L’imperialismo fu un fenomeno nuovo, diverso dal colonialismo dell’antichità e dei primi secoli dell’età moderna.
L’età dell’imperialismo ebbe inizio nel 1870 e si concluse nel 1914, con lo scoppio della Prima guerra mondiale.
La più grande potenza imperialistica d’Europa fu la Gran Bretagna, seguita da Francia, Belgio, Paesi Bassi, Germania e Italia. L’imperialismo riguardò anche l’Austria, che cercò di espandersi verso la penisola balcanica e la Russia che mirò di estendere il proprio potere sia sulla penisola balcanica sia sulla Siberia. Al di fuori dell’Europa le grandi potenze imperialistiche furono Stati Uniti e Giappone.
Le cause che determinarono l’imperialismo
Cause economiche. Il grande sviluppo economico determinato dalla rivoluzione industriale fece crescere l’importanza delle materie prime (petrolio, ferro, rame ecc.). I Paesi europei erano poveri di materie prime, mentre quelli africani o asiatici ne erano ricchi. Inoltre, i nuovi Paesi conquistati avrebbero costituito un mercato cui destinare le merci prodotte.
Cause politiche. Una forma esasperata di nazionalismo portò a negare la libertà a tante altre nazioni. Le conquiste coloniali divennero perciò il simbolo di una nazione forte, potente e prestigiosa.
Cause sociali.
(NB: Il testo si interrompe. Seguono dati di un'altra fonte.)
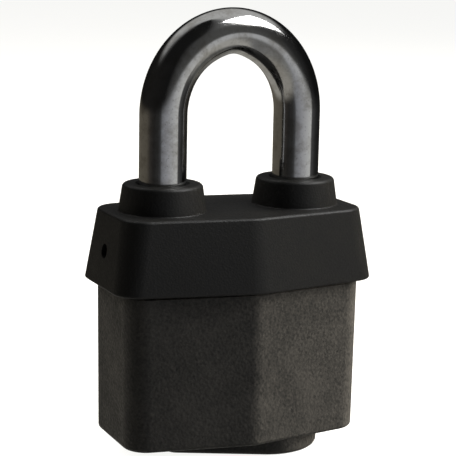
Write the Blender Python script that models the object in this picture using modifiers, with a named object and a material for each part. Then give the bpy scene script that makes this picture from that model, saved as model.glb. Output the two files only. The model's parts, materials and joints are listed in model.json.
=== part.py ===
"""Weather-covered laminated padlock: steel shackle, plastic covers, plate body and pin cylinder.

Stands upright on its dust cover: origin under the middle of the body, +X towards the toe of
the shackle, +Y to the back, +Z up. Sizes are in millimetres and become metres in to_metres().
At rest the shackle is down and the cylinder stands in its open position.
"""

import math

import bmesh
import bpy
from mathutils import Matrix, Vector

# Clearances
GAP = 0.3                     # between pieces that touch on the real lock
TURNING_GAP = 0.15            # between the plug and its bore
SLIDING_GAP = 0.35            # round a leg, a rivet or a pin in its hole
CUT_OVER = 1.0                # how far a cutter runs past what it cuts

# Shackle
WIRE_RADIUS = 5.56
LEG_SPACING = 34.3            # between the two leg axes
BOW_RISE = 1.85               # how far the bow is taller than a half circle
SHACKLE_CLEARANCE = 15.7      # from the collar tops up to the centre of the bow
LEG_CHAMFER = 1.2
NECK_DEPTH = 1.16             # how deep the heel leg is turned down for its neck
HEEL_COLLAR_HEIGHT = 3.5
LIFT_MARGIN = 0.6             # air between the toe and the collar when the shackle is up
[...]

L’imperialismo serviva a dare sfogo alle tensioni sociali interne ai Paesi industrializzati. Il sogno dell’impero avrebbe distratto milioni di lavoratori dai problemi economici e sociali che essi vivevano nella quotidianità, con il miraggio di nuove opportunità di lavoro e di ricchezza.
Cause culturali. Era opinione diffusa che l’uomo bianco dovesse dominare tutte le altre “razze“. Nei confronti poi di quei popoli che erano rimasti “selvaggi” il compito dell’uomo bianco era quello di portare loro la civiltà.
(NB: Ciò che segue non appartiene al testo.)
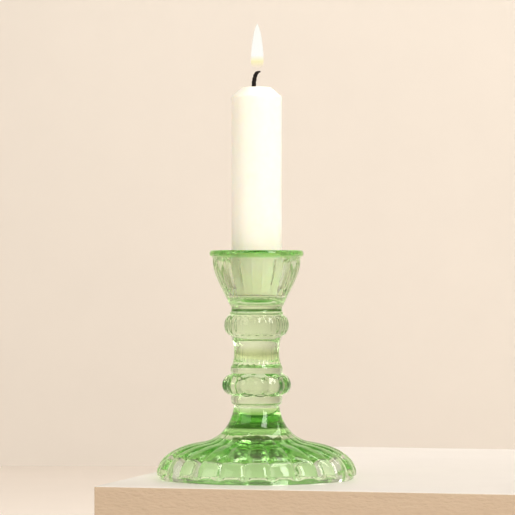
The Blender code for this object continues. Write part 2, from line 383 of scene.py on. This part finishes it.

La spartizione dell’Africa
Nel 1869, dopo l’apertura del Canale di Suez, che moltipicò i commerci tra Europa e Oriente, Inghilterra e Francia lottarono accanitamente per controllare l’Africa orientale. Prevalse l’Inghilterra: occupato nel 1882 l’Egitto, si allargò anche in Sudan e Nigeria. Divenne inglese anche quasi tutto il Sud dell’Africa, dopo una guerra con i Boeri, coloni di origine olandese.
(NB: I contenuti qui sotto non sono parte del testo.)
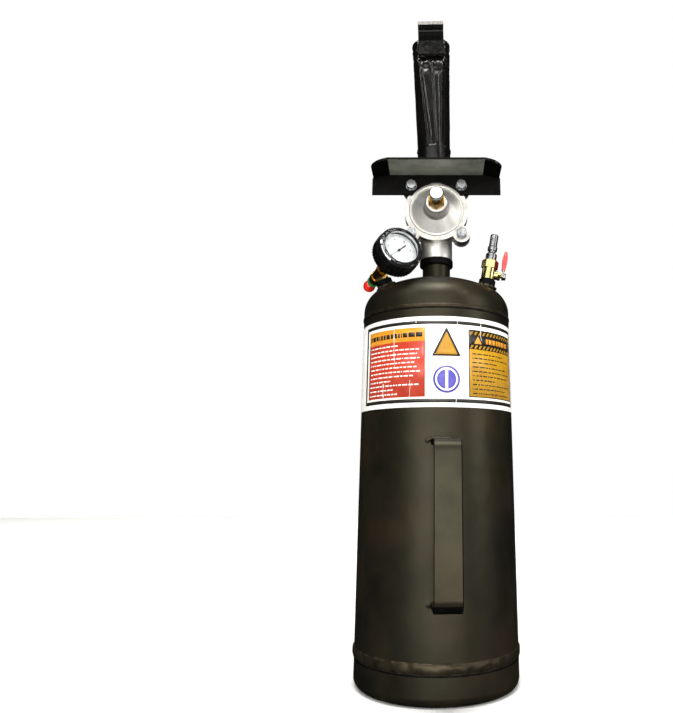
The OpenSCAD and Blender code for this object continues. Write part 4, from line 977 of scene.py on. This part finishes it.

La Francia, insediata in Algeria dal 1830, occupò Tunisia, Marocco e una vasta regione nell’Africa occidentale.
Il Belgio si prese il Congo. La Germania conquistò la Namibia, il Tanganica e il Camerun.
Alla fine in Africa rimasero indipendenti solo Etiopia e Liberia.
L’Italia, dopo la sconfitta di Adua del 1896 dovette accontentarsi dell’Eritrea, di parte della Somalia, e, nel 1912, si aggiunse la Libia.
La spartizione dell’Asia
L’impero britannico, che era il più vasto, possedeva in Asia enormi territori. Questi andavano dalla penisola arabica alla Cina e all’Indonesia e avevano come centro il subcontinente indiano. Il subcontinente indiano comprendeva l’India, il Pakistan e il Bangladesh.
Il Giappone, l’unica grande potenza asiatica, aveva indirizzato i suoi interessi verso le aree vicine: la Corea, che da sempre i giapponesi consideravano un’estensione naturale del loro impero, e l’isola di Formosa (attuale Taiwan), che il Giappone strappò alla Cina con la prima guerra cino-giapponese (1894-95).
I possedimenti degli Stati Uniti in Asia erano rappresentati dalle Filippine, sottratte alla Spagna nella guerra ispano-americana (1898). Le Filippine erano appartenute alla Spagna per più di tre secoli.
I primi insediamenti olandesi in Asia risalivano al Seicento. Si trattava di avamposti commerciali situati sulle coste dell’India, delle isole di Sri Lanka, Malacca e Giacarta. Fu nel corso dell’Ottocento che l’espansione olandese arrivò a comprendere quasi tutta l’Indonesia.
La Francia iniziò la sua espansione nella penisola indocinese con l’occupazione della Concincina (attuale Vietnam) nel 1862; seguirono Cambogia e Laos tra gli anni 1883-1893. Dalla conquista francese rimase fuori il regno del Siam (attuale Thailandia), uno dei pochi Stati asiatici che si mantennero indipendenti. L’Inghilterra e la Francia attribuirono infatti al Siam la funzione di «Stato cuscinetto», cioè di territorio autonomo che separa i possedimenti di due nazioni potenzialmente ostili.